Pada Jumat, 28 Februari 2025, ribuan pekerja berkumpul di area PT Sritex, Sukoharjo, untuk menghadiri acara perpisahan setelah resmi diberhentikan. Wagiyem, salah satu karyawan yang telah bekerja selama 28 tahun di Sritex, mengungkapkan bahwa perusahaan berjanji akan memenuhi seluruh hak karyawan. “Alhamdulillah, hak-hak akan diberikan, tetapi masih menunggu. Diharapkan jaminan hari tua cair bulan Maret 2025 ini. Untuk pesangon, masih menunggu proses selanjutnya,” ungkapnya.
Penyebab Kepailitan Sritex
Kepailitan Sritex tidak terjadi secara tiba-tiba. Perusahaan ini telah mengalami kerugian selama empat tahun berturut-turut sejak 2021. Dalam laporan keuangan kuartal I-2024, Sritex mencatat kerugian sebesar 14,79 juta dolar AS, meningkat 32,90% dibandingkan periode yang sama tahun sebelumnya. Total utang perusahaan mencapai 1,597 miliar dolar AS atau sekitar Rp 25 triliun. Jumlah karyawan tetap hingga akhir Maret 2024 juga menurun sekitar 20% dibandingkan periode yang sama tahun sebelumnya.
Gugatan pailit diajukan oleh PT Indo Bharat Rayon, salah satu kreditur Sritex, karena perusahaan dianggap lalai memenuhi kewajiban pembayaran utang. Meskipun manajemen Sritex telah berupaya melakukan restrukturisasi utang dan efisiensi operasional, tekanan finansial yang berat serta persaingan industri tekstil yang ketat membuat perusahaan sulit untuk bangkit.
Upaya Penyelamatan yang Dilakukan
Sebelum dinyatakan pailit, berbagai upaya telah dilakukan untuk menyelamatkan Sritex. Menteri Koordinator Perekonomian, Airlangga Hartarto, menyebut pemerintah bersiap membantu penyelamatan melalui restrukturisasi utang yang dapat disalurkan melalui himpunan bank-bank milik negara (Himbara). Selain itu, periset ekonomi Celios, Jaya Darmawan, menyarankan pemberian bantuan langsung tunai kepada pekerja yang terkena PHK untuk mencegah dampak sosial yang lebih luas.

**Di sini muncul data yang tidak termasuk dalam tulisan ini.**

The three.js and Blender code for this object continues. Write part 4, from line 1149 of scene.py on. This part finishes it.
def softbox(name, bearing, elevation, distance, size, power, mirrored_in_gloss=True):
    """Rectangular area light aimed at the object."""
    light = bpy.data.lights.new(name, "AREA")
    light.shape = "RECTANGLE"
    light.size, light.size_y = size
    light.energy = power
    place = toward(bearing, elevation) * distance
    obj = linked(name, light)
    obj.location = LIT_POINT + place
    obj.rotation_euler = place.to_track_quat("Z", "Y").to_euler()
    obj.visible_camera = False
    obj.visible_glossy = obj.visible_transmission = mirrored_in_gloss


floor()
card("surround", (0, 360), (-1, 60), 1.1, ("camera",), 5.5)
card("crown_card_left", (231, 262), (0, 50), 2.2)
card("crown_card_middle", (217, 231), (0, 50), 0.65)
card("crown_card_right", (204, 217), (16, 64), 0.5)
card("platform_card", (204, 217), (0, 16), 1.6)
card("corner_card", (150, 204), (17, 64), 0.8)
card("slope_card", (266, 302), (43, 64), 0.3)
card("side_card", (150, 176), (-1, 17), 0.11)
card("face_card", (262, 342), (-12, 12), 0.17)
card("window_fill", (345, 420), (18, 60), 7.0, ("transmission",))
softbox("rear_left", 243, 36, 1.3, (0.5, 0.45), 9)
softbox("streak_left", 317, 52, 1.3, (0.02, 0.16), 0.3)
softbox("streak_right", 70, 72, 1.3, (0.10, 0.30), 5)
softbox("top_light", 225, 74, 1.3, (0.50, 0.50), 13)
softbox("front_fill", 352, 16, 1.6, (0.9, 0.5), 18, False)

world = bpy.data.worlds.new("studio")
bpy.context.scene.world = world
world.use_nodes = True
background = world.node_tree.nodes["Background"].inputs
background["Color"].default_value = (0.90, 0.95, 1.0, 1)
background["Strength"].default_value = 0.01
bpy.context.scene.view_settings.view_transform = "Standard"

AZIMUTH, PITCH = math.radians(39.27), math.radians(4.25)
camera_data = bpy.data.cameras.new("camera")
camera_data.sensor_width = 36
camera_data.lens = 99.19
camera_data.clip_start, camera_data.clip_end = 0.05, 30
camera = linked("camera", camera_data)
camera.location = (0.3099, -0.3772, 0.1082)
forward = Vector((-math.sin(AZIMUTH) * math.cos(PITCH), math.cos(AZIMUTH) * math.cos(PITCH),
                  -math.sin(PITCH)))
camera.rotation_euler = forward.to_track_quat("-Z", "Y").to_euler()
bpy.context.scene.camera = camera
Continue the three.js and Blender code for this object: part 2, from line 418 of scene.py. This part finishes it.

Perjalanan Panjang Sritex: Dari Kios Pasar hingga Ekspor ke 100 Negara
Sritex didirikan oleh Haji Muhammad Lukminto pada tahun 1966 sebagai toko kain kecil bernama UD Sri Rejeki di Pasar Klewer, Solo, Jawa Tengah. Berawal dari kios sederhana, usaha ini berkembang pesat, dan pada tahun 1968, Lukminto mendirikan pabrik cetak kain skala kecil di Baturono, Solo, dengan bantuan empat orang pegawai.
Pada tahun 1972, pabrik tersebut dinamakan PT Sri Rejeki Isman dan mulai terdaftar sebagai Perseroan Terbatas pada tahun 1978. Perusahaan terus berkembang, dan pada tahun 1992, Sritex memperluas pabriknya dengan menambahkan empat lini produksi: pemintalan, penenunan, sentuhan akhir, dan busana. Langkah ini menjadikan Sritex sebagai pabrik terintegrasi dengan kapasitas terbesar di Asia Tenggara.
Kesuksesan Sritex tidak hanya terbatas di dalam negeri. Pada tahun 1994, perusahaan ini mendapat kepercayaan untuk memproduksi seragam militer bagi 35 negara di dunia, termasuk anggota NATO dan Angkatan Bersenjata Jerman. Produk Sritex berhasil menembus pasar internasional, memasarkan produknya ke lebih dari 100 negara.
Namun, perjalanan Sritex tidak selalu mulus. Krisis ekonomi tahun 1998 menjadi tantangan besar, tetapi perusahaan berhasil bertahan dan bahkan tumbuh delapan kali lipat dibandingkan hasil produksi tahun 1992. Pada tahun 2013, Sritex melantai di Bursa Efek Indonesia dengan kode emiten SRIL, menandai fase baru pertumbuhan perusahaan dengan tambahan modal dari publik.